◆ **SUPPLIED INFORMATION**:
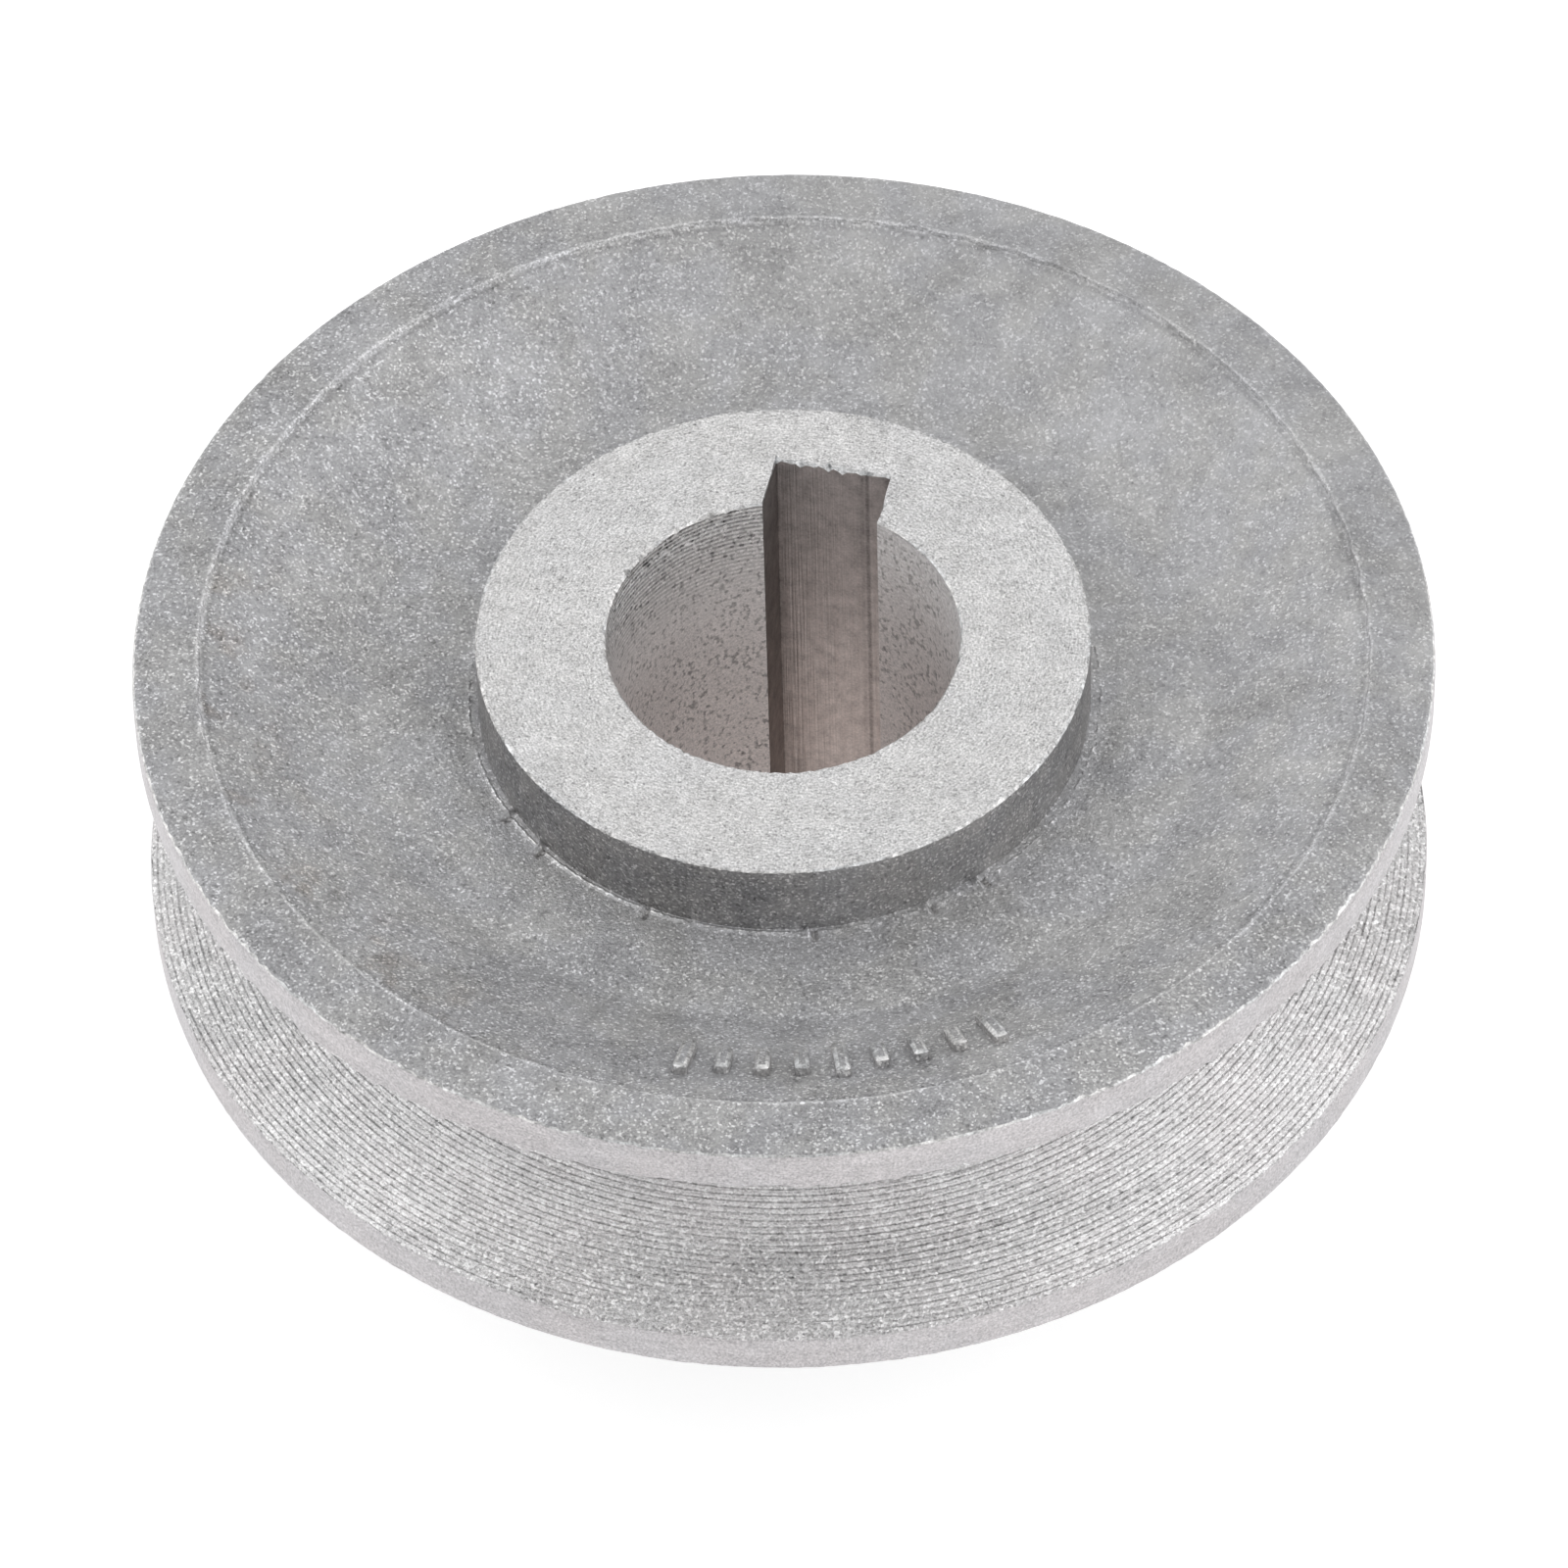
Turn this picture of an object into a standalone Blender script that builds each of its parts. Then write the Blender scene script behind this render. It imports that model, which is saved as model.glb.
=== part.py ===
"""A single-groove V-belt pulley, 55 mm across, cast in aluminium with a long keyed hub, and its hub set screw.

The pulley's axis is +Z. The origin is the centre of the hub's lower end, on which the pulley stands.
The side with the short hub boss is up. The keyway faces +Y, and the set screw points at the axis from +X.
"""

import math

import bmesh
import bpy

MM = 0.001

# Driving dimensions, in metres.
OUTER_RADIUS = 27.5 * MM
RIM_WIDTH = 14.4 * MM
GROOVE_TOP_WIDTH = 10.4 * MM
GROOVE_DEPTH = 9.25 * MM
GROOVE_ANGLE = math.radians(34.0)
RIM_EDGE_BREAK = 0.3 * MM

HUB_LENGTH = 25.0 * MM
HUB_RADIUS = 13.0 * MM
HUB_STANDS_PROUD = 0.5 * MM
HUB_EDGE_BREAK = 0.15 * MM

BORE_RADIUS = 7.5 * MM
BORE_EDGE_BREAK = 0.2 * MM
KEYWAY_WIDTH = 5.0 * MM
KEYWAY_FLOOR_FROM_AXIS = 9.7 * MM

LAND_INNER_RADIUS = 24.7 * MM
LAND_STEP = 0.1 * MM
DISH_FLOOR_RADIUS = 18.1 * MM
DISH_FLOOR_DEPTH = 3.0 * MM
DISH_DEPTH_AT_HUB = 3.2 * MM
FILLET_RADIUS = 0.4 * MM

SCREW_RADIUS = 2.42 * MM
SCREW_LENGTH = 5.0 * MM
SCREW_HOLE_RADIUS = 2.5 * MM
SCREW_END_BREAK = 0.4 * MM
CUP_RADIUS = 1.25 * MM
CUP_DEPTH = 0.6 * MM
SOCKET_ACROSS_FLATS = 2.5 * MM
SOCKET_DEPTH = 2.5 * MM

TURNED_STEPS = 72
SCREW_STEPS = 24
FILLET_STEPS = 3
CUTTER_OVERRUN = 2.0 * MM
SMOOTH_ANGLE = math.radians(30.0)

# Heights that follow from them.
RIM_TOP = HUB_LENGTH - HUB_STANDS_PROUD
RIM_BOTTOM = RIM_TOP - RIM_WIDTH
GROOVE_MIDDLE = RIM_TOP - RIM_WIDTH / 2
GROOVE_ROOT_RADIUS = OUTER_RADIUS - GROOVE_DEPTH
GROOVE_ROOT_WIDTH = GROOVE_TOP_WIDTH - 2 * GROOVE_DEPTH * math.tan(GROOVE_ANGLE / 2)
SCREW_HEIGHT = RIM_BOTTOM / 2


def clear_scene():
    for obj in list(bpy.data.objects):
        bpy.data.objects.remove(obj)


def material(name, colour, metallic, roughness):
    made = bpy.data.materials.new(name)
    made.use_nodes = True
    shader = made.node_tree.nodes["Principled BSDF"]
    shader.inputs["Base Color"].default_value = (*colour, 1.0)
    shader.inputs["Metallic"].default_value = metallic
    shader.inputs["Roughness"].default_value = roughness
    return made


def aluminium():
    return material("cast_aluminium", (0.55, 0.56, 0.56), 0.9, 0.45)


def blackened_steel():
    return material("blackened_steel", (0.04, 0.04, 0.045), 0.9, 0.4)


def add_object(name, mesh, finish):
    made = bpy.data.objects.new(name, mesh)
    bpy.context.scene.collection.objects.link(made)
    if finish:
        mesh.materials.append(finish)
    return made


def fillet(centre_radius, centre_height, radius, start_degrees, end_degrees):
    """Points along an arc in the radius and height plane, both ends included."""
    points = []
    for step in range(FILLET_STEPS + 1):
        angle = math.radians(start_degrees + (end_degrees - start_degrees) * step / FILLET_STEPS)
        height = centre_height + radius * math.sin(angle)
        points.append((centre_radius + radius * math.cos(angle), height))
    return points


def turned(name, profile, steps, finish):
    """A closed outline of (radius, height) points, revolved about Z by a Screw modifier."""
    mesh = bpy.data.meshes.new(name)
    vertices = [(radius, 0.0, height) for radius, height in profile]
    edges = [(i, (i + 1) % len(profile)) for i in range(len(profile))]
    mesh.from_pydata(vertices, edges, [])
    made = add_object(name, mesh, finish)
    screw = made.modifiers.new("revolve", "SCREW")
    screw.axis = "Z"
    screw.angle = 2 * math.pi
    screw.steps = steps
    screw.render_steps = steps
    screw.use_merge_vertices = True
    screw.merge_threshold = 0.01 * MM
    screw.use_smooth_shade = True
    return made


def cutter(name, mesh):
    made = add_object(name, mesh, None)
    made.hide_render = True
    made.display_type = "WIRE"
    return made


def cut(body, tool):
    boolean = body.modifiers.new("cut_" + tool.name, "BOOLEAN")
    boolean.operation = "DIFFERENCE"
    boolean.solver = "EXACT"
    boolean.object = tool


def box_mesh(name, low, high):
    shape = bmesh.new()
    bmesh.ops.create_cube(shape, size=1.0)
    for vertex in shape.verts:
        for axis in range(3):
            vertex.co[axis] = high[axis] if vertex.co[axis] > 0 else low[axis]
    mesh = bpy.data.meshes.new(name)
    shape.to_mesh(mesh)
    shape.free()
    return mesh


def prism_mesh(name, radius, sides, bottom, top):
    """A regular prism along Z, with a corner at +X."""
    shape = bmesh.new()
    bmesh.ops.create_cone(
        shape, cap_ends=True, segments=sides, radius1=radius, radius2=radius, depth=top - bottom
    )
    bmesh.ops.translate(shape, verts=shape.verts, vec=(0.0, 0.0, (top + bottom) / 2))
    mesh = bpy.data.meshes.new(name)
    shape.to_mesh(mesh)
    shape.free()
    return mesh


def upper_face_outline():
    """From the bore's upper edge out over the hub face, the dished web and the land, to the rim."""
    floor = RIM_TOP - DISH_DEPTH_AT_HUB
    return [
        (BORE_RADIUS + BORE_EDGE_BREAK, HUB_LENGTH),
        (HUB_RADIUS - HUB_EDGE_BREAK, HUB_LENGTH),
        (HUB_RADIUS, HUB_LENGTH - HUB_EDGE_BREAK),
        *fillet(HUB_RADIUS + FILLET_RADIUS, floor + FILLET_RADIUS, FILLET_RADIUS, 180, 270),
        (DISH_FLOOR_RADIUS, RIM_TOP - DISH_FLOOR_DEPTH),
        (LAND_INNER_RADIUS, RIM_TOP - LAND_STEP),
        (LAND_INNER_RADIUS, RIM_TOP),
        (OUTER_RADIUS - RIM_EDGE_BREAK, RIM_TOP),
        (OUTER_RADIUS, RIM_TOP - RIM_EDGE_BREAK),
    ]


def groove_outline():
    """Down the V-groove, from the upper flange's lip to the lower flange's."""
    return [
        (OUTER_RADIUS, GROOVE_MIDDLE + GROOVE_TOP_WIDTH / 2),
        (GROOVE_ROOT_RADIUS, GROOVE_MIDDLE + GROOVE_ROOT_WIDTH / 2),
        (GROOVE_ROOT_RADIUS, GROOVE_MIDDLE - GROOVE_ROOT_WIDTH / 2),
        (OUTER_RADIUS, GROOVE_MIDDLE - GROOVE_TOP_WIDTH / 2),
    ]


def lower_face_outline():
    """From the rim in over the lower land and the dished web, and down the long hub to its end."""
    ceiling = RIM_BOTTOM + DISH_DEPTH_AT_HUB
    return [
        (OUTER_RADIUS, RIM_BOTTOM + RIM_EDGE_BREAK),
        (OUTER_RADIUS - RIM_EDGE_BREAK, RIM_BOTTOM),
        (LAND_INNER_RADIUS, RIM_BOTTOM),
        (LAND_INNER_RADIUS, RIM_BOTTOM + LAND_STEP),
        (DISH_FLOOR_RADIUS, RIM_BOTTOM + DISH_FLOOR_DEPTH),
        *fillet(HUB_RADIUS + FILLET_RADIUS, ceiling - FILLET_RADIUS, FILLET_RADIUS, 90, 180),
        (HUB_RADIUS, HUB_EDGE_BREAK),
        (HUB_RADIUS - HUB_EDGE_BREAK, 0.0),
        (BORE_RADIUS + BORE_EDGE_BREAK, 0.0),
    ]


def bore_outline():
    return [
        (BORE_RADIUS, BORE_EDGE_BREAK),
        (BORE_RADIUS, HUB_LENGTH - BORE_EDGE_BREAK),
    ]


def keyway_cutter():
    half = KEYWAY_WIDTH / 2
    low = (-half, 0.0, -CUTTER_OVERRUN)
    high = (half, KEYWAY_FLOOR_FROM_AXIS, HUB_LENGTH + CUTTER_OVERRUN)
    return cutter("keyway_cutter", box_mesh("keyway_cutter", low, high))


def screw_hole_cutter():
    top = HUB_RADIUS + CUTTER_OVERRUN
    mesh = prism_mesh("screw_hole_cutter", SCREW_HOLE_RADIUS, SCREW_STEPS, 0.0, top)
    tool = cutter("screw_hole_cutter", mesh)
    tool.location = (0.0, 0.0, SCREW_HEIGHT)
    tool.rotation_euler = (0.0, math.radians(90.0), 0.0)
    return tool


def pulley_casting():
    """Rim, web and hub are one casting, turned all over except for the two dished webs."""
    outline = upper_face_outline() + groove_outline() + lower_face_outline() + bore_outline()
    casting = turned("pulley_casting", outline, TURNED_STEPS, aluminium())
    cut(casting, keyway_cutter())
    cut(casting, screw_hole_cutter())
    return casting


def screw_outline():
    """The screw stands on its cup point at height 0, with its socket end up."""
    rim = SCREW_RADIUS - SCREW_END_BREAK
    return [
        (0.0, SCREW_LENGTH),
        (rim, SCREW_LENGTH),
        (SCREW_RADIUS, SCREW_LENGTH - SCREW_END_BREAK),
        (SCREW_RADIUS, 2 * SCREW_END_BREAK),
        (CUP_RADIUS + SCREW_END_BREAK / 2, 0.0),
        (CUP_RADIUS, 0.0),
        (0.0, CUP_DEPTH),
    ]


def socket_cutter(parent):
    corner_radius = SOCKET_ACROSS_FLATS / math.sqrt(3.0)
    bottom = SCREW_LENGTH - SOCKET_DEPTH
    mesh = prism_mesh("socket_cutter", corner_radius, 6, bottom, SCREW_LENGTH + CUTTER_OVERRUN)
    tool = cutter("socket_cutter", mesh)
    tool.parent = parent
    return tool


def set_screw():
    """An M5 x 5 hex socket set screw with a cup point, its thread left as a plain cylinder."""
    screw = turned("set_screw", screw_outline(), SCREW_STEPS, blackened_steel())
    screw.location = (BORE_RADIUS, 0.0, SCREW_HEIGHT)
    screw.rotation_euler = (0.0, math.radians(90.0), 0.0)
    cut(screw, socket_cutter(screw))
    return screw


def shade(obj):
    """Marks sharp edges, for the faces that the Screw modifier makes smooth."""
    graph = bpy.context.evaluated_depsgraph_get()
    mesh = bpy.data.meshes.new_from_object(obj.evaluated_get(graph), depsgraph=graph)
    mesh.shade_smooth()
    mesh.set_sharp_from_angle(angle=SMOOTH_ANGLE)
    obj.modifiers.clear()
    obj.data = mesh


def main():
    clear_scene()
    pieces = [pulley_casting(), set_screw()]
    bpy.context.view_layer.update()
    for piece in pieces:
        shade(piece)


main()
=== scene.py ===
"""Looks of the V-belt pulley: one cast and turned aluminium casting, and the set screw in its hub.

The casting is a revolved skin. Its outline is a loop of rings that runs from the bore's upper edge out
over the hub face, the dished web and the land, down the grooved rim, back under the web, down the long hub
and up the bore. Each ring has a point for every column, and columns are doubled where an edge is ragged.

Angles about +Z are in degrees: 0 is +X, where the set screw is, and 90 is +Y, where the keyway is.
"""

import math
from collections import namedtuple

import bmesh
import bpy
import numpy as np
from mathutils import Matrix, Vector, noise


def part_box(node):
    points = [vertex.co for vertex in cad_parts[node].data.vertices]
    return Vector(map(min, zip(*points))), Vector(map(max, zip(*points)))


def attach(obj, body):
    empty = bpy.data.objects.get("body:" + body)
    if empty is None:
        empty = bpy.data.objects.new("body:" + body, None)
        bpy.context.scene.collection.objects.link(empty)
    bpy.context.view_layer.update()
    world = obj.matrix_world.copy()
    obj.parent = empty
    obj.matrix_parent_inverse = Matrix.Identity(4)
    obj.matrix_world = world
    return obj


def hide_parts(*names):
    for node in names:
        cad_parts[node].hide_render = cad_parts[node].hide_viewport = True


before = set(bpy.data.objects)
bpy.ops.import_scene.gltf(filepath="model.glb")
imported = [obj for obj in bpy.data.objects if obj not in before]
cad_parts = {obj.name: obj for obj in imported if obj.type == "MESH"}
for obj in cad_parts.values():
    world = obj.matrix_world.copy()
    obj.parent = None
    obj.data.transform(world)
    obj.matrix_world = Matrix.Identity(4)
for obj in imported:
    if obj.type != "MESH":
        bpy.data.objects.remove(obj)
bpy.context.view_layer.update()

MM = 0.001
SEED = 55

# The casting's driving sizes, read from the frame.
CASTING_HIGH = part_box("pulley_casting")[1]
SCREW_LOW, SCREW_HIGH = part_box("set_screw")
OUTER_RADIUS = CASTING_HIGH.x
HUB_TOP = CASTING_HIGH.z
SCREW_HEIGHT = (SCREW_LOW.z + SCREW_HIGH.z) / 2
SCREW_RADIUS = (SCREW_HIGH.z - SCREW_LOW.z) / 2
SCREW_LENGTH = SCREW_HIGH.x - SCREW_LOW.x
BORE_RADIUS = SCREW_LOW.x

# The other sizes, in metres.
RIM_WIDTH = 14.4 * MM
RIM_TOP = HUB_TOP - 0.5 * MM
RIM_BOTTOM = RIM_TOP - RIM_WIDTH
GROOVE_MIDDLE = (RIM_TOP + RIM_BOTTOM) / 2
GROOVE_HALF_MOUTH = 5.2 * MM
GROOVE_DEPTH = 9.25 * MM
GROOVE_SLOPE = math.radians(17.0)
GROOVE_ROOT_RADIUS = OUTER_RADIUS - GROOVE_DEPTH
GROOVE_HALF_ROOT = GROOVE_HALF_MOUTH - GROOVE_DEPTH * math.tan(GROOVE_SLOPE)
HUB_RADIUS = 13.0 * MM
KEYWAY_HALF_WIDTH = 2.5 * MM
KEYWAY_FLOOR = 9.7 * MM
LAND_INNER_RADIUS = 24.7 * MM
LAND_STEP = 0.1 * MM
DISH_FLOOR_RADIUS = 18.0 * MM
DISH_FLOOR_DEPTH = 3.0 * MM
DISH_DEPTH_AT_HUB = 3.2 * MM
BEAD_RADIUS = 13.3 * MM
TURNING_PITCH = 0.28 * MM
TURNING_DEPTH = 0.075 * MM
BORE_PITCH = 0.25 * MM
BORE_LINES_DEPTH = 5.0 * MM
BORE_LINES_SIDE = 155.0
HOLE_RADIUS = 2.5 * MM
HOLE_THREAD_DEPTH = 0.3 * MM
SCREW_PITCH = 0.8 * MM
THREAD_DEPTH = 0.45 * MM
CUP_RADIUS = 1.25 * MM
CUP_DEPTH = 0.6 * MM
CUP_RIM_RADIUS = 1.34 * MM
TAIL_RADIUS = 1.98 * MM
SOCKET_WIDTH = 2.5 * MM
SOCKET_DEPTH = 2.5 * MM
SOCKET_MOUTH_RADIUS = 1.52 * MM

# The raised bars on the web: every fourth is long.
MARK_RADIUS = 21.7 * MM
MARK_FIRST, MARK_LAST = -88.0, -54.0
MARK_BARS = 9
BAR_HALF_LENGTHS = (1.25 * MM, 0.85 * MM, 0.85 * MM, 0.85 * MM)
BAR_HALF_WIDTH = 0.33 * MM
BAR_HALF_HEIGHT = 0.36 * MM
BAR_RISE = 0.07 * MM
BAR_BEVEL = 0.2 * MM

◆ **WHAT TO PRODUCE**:
Reproduce exactly, and only, the lines from the one that contains "return screw" down to the one that contains "points = [vertex.co", both ends included.

◆ **THE COMPLETED TASK**:
    return screw


def shade(obj):
    """Marks sharp edges, for the faces that the Screw modifier makes smooth."""
    graph = bpy.context.evaluated_depsgraph_get()
    mesh = bpy.data.meshes.new_from_object(obj.evaluated_get(graph), depsgraph=graph)
    mesh.shade_smooth()
    mesh.set_sharp_from_angle(angle=SMOOTH_ANGLE)
    obj.modifiers.clear()
    obj.data = mesh


def main():
    clear_scene()
    pieces = [pulley_casting(), set_screw()]
    bpy.context.view_layer.update()
    for piece in pieces:
        shade(piece)


main()
=== scene.py ===
"""Looks of the V-belt pulley: one cast and turned aluminium casting, and the set screw in its hub.

The casting is a revolved skin. Its outline is a loop of rings that runs from the bore's upper edge out
over the hub face, the dished web and the land, down the grooved rim, back under the web, down the long hub
and up the bore. Each ring has a point for every column, and columns are doubled where an edge is ragged.

Angles about +Z are in degrees: 0 is +X, where the set screw is, and 90 is +Y, where the keyway is.
"""

import math
from collections import namedtuple

import bmesh
import bpy
import numpy as np
from mathutils import Matrix, Vector, noise


def part_box(node):
    points = [vertex.co for vertex in cad_parts[node].data.vertices]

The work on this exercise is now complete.